**WORK REQUIRED:** Each line containing the word "frame" must be reported.

---

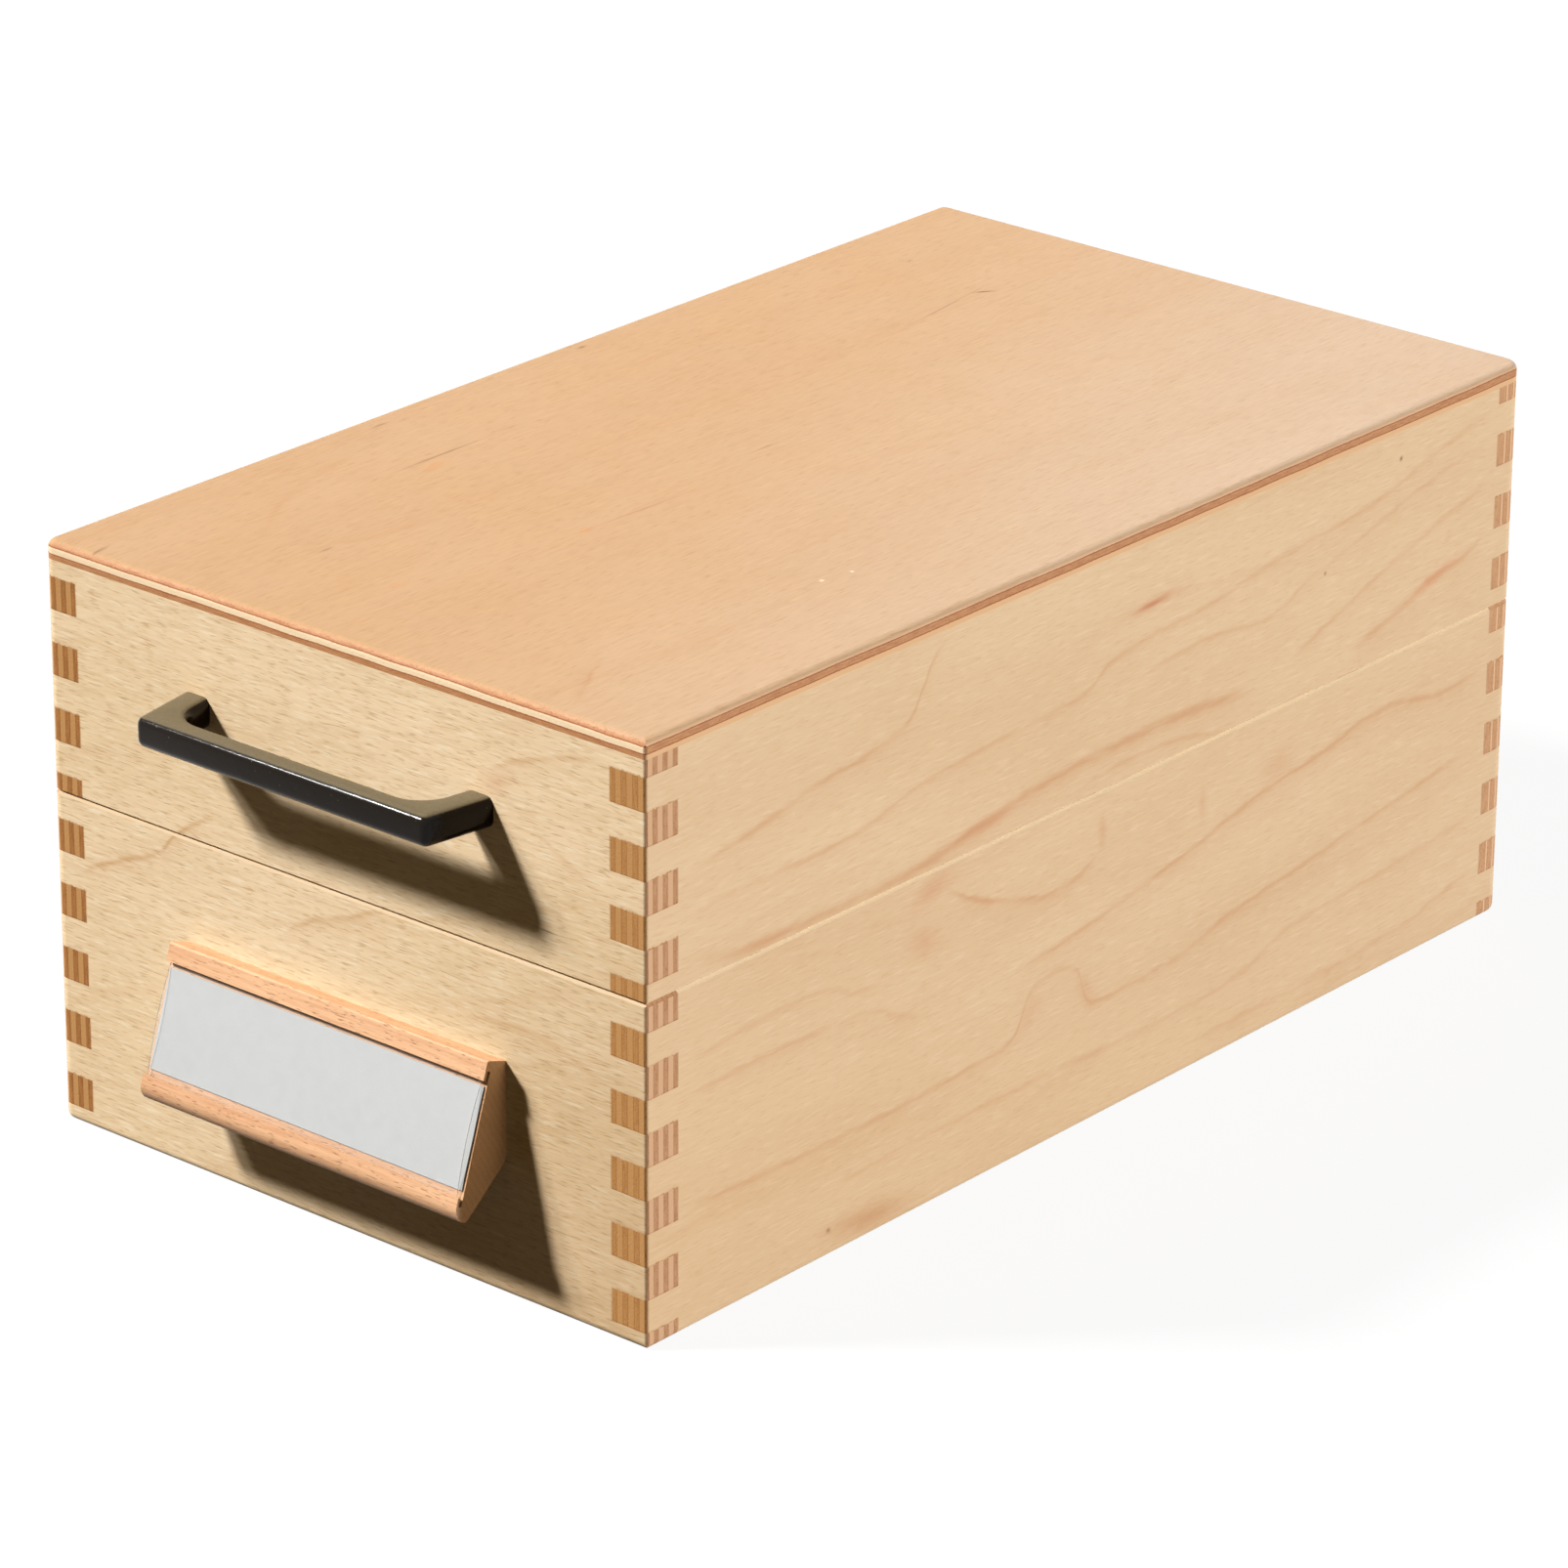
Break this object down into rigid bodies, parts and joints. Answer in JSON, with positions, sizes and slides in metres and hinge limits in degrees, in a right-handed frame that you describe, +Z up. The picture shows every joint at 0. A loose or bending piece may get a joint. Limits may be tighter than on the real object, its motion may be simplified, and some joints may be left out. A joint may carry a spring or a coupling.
{
  "type": "index card box",
  "caption": "Finger-jointed plywood card box with a hinged lid, a bow handle, a slanted label holder and a sliding steel card support.",
  "frame": {"origin": "middle of the underside of the bottom panel, which the box rests on", "axes": "+X to the right seen from the front, +Y from the front to the back, +Z up"},
  "size_m": [0.125, 0.2366, 0.099],
  "materials": {
    "birch_plywood": "clear satin lacquer",
    "beech": "clear satin lacquer",
    "black_gloss": "gloss",
    "plated_steel": "nickel plated",
    "grey_painted_steel": "satin enamel",
    "white_plastic": "matt",
    "aluminium": "plain",
    "paper": "smooth, unprinted",
    "clear_film": "clear gloss"
  },
  "bodies": {
    "base": {"base_front_board": "birch_plywood", "base_back_board": "birch_plywood", "base_left_board": "birch_plywood", "base_right_board": "birch_plywood", "base_bottom_panel": "birch_plywood", "label_holder": "beech", "left_hinge_base_leaf": "plated_steel", "right_hinge_base_leaf": "plated_steel", "left_hinge_pin": "plated_steel", "right_hinge_pin": "plated_steel", "base_hinge_screws": "plated_steel"},
    "lid": {"lid_front_board": "birch_plywood", "lid_back_board": "birch_plywood", "lid_left_board": "birch_plywood", "lid_right_board": "birch_plywood", "lid_top_panel": "birch_plywood", "handle": "black_gloss", "handle_screws": "plated_steel", "left_hinge_lid_leaf": "plated_steel", "right_hinge_lid_leaf": "plated_steel", "lid_hinge_screws": "plated_steel"},
    "card_support": {"support_plate": "grey_painted_steel", "left_runner": "white_plastic", "right_runner": "white_plastic", "runner_rivets": "aluminium"},
    "label": {"paper_label": "paper", "label_film": "clear_film"}
  },
  "joints": [
    {"name": "lid_hinge", "type": "hinge", "parent": "base", "child": "lid", "pos_m": [0, 0.1121, 0.057], "axis": [-1, 0, 0], "range_deg": [0, 180]},
    {"name": "support_slide", "type": "slide", "parent": "base", "child": "card_support", "axis": [0, -1, 0], "range_m": [0, 0.18]},
    {"name": "label_slide", "type": "slide", "parent": "base", "child": "label", "axis": [1, 0, 0], "range_m": [-0.06, 0.06]}
  ]
}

---

**SOLUTION:**
Break this object down into rigid bodies, parts and joints. Answer in JSON, with positions, sizes and slides in metres and hinge limits in degrees, in a right-handed frame that you describe, +Z up. The picture shows every joint at 0. A loose or bending piece may get a joint. Limits may be tighter than on the real object, its motion may be simplified, and some joints may be left out. A joint may carry a spring or a coupling.
  "frame": {"origin": "middle of the underside of the bottom panel, which the box rests on", "axes": "+X to the right seen from the front, +Y from the front to the back, +Z up"},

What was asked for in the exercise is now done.